- _Dataset records_:
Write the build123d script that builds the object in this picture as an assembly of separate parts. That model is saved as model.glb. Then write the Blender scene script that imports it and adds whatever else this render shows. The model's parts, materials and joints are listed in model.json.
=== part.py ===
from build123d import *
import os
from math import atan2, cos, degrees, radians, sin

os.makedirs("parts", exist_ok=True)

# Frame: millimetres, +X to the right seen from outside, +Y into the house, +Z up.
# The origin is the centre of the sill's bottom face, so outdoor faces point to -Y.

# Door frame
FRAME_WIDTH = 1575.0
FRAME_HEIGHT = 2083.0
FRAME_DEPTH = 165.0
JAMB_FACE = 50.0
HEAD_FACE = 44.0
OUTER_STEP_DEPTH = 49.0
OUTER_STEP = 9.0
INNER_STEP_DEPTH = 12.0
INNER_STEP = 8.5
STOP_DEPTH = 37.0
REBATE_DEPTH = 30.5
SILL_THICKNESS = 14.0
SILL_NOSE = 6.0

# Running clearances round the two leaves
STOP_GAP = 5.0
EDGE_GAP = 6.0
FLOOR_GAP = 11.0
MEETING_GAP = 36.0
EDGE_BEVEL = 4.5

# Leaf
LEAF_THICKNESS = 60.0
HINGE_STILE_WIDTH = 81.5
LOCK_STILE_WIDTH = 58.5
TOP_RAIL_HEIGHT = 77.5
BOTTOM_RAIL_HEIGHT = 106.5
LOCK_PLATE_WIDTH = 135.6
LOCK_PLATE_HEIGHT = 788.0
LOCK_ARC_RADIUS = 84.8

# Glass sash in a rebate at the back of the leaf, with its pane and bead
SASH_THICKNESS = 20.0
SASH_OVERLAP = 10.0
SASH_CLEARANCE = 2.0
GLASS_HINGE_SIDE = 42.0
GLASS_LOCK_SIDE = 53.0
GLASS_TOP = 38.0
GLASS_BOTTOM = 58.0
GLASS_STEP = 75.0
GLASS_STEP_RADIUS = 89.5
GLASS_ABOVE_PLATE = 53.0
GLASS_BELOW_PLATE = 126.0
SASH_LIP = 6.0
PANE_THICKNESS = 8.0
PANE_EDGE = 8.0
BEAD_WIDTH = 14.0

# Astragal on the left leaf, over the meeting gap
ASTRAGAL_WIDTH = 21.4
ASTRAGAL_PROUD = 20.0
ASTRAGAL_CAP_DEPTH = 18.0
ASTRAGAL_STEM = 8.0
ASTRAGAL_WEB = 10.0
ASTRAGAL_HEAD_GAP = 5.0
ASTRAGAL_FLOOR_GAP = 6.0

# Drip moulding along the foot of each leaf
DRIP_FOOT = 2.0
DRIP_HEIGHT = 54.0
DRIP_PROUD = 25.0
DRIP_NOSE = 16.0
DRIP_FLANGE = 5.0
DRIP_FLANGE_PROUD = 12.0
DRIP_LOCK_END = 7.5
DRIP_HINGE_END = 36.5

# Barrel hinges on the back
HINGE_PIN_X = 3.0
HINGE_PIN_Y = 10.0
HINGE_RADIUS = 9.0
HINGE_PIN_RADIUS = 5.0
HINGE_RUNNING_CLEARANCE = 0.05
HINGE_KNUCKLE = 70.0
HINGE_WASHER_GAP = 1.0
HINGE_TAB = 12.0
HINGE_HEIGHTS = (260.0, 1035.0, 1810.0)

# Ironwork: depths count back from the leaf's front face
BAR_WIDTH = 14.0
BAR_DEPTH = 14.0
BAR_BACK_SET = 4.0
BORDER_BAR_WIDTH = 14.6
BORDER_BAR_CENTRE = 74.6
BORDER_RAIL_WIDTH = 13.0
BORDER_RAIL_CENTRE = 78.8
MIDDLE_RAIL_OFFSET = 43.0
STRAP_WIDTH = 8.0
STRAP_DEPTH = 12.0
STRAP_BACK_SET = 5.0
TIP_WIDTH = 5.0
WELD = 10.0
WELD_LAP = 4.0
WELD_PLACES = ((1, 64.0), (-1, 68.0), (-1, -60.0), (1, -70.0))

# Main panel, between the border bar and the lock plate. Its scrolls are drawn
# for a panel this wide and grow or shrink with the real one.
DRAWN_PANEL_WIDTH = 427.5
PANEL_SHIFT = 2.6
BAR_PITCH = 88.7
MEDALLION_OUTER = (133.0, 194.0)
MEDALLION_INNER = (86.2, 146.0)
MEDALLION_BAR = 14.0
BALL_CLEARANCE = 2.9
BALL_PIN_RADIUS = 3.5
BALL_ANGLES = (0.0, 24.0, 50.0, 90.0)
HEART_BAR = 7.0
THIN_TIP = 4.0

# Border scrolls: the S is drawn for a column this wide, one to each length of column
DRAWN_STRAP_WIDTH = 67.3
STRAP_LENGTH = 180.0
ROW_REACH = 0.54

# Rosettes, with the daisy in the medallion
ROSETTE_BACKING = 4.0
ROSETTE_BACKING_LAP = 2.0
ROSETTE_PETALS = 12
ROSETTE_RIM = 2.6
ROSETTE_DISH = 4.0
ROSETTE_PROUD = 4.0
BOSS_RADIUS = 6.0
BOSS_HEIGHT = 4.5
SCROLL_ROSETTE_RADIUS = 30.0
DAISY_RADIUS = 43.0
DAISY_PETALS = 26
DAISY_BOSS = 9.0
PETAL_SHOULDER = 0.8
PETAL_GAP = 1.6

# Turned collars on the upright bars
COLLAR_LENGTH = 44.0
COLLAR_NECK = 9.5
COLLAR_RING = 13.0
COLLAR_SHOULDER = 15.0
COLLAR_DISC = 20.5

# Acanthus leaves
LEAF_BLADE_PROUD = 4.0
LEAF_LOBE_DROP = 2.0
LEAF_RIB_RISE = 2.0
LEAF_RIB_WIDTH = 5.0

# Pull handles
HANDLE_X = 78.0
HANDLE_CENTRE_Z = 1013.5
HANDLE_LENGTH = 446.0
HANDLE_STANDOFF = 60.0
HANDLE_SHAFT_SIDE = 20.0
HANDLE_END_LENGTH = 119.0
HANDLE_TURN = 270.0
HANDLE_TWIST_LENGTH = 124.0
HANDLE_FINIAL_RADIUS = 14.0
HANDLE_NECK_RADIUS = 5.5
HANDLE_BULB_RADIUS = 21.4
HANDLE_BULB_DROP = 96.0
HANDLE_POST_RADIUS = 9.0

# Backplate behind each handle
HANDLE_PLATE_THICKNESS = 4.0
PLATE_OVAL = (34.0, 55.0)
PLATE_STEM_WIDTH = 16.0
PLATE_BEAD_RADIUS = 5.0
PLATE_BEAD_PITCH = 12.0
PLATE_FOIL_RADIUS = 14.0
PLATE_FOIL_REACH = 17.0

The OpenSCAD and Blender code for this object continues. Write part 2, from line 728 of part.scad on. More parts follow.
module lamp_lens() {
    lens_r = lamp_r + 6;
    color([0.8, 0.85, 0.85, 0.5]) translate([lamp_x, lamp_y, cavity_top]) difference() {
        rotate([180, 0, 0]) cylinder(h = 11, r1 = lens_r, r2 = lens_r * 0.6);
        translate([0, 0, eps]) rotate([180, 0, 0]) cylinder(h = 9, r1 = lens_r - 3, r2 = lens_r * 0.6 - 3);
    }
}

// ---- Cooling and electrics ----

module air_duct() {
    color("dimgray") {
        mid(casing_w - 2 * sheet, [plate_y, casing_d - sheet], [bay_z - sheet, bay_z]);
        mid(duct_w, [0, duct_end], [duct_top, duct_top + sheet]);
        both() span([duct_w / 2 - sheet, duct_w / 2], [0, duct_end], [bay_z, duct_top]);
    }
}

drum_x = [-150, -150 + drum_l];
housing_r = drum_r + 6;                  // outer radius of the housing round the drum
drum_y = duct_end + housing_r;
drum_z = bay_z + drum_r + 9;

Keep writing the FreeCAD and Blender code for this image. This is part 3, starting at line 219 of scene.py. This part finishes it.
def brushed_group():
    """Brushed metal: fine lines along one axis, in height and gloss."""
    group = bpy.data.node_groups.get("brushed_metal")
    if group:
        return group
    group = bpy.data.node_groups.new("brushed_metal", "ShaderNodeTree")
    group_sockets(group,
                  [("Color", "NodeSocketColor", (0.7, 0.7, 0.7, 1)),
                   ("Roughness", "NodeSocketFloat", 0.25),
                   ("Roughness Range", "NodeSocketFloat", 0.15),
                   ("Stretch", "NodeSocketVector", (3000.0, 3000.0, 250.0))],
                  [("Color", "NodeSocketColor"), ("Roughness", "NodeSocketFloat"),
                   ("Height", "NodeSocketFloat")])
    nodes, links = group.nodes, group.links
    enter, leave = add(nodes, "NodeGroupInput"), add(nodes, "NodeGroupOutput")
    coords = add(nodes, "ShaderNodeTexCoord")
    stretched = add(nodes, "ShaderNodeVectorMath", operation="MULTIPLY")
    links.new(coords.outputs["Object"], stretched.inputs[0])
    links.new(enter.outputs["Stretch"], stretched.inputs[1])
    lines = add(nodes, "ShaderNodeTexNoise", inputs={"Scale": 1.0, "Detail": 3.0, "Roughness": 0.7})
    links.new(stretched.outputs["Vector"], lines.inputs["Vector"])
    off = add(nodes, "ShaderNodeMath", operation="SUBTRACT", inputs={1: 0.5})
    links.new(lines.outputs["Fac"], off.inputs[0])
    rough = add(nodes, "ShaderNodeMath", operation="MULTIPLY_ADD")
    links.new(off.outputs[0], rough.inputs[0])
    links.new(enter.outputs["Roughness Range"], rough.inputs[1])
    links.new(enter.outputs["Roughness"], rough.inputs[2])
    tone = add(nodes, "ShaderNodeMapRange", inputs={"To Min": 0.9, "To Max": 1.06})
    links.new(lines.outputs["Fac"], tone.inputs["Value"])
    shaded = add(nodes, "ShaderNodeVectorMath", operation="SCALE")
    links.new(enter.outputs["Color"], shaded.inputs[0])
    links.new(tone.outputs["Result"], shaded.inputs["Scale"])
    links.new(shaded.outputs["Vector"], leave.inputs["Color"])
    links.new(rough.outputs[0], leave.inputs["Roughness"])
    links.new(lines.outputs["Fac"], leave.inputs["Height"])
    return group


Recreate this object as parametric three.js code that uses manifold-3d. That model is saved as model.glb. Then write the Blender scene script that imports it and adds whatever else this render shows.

- _Exercise aim_:
Find every line in the records above that contains the word "script", and copy each one.

- _Task response_:
Write the build123d script that builds the object in this picture as an assembly of separate parts. That model is saved as model.glb. Then write the Blender scene script that imports it and adds whatever else this render shows. The model's parts, materials and joints are listed in model.json.
Recreate this object as parametric three.js code that uses manifold-3d. That model is saved as model.glb. Then write the Blender scene script that imports it and adds whatever else this render shows.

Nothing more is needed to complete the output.